DALLAS – About 5.4 million Americans are currently living with paralysis, of which 27.3% are due to spinal injuries. According to a recent study, movement can be restored in mice paralyzed by genetically engineered spinal injuries. Scientists say this breakthrough could ultimately help paraplegic and quadriplegic patients walk again.
About 2,500 people a year suffer from life-changing paralysis, usually as a result of car or sports accidents, violence and falls. After the initial damage, the sticky scar tissue prevents repair by acting like glue, resulting in paralysis under the site.
Scientists at the University of Texas Southwestern have discovered a protein in the body that makes regeneration possible. The chemical, known as SOX2, stops scar formation and nourishes nerve cells. It is produced by cells in the central nervous system called NG2 glia.
According to study leader Chun-Li Zhang, PhD, this opens the door to safe and effective therapy that stimulates SOX2 in humans. This would help heal injuries to the spine by making new neurons and reducing scar tissue.
“The area of spinal cord injury has been the subject of extensive research trying to heal the damage with stem cells that produce new neurons. However, what we are offering here is that we may not need to transplant cells from the outside. By encouraging the NG2 glia to produce more SOX2, the body can make its own new neurons, rebuilding itself from the inside out, ”says Zhang, professor of molecular biology at the university.
The results offer hope for the hundreds of thousands of people around the world who suffer from a spinal cord injury each year. Cells in some tissues and organs proliferate after damage as part of the healing process. This does not apply to the spinal cord – a key obstacle to recovery, explained Professor Zhang.
A promising breakthrough for patients with spinal cord injury
The spinal cord is the key junction for the constant flow of electrical signals between the brain and the rest of the body. Once injured, injuries tend to be permanent because nerve cells cannot regenerate. Communication is then interrupted, causing paralysis, loss of sensation and sometimes fatal consequences such as an inability to control breathing or heart rate.
The brain has a limited ability to repair itself with the help of progenitor cells which can turn into a specific type, such as stem cells. Professor Zhang and his colleagues looked for cells that might play a similar role in the spinal cord and identified the NG2 glia in laboratory rodents.
In a series of experiments, they engineered their DNA to make cells overproduce SOX2. After their spinal cord ruptured, mice produced tens of thousands of new, mature nerve cells. Analysis showed that they integrated into the injured area, making connections with existing neurons that are needed to relay signals between the brain and the body.
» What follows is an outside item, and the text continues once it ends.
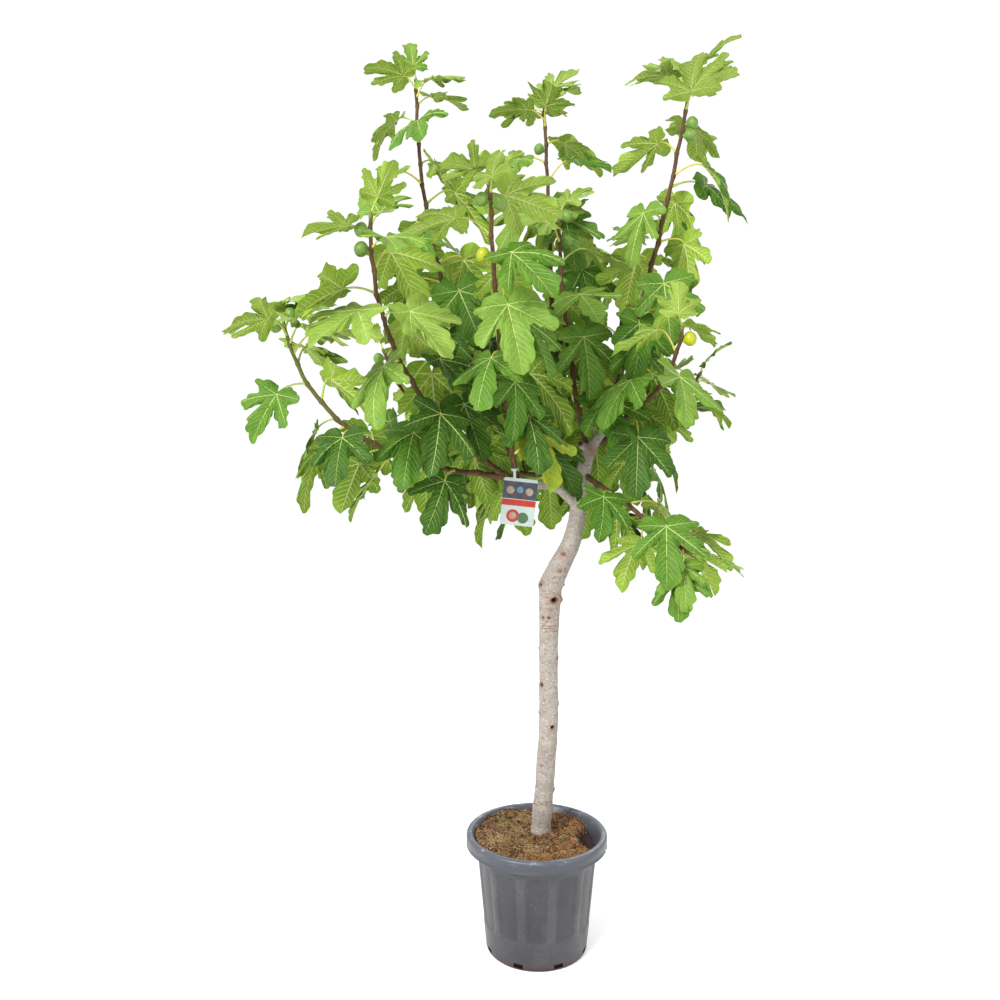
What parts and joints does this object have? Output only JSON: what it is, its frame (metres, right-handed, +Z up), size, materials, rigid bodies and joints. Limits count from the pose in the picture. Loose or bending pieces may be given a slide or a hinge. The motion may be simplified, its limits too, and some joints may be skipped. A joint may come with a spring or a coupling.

“What is even more promising is that this genetic engineering has led to functional improvements. Animals designed to overproduce SOX2 in their NG2 glia performed better on motor skills weeks after spinal cord injury compared to those that produced normal amounts of SOX2, ”explains Zhang. “The reasons for this improvement in performance seemed to be multiple. These animals had new neurons that seemed to take over from those damaged in injury. They also had much less scar tissue at the injury site, which could hamper recovery. “
A full recovery from a spinal cord injury would have significant social and economic benefits for millions of people.
The results are published in the journal Cellular stem cell.
SWNS writer Mark Waghorn contributed to this report.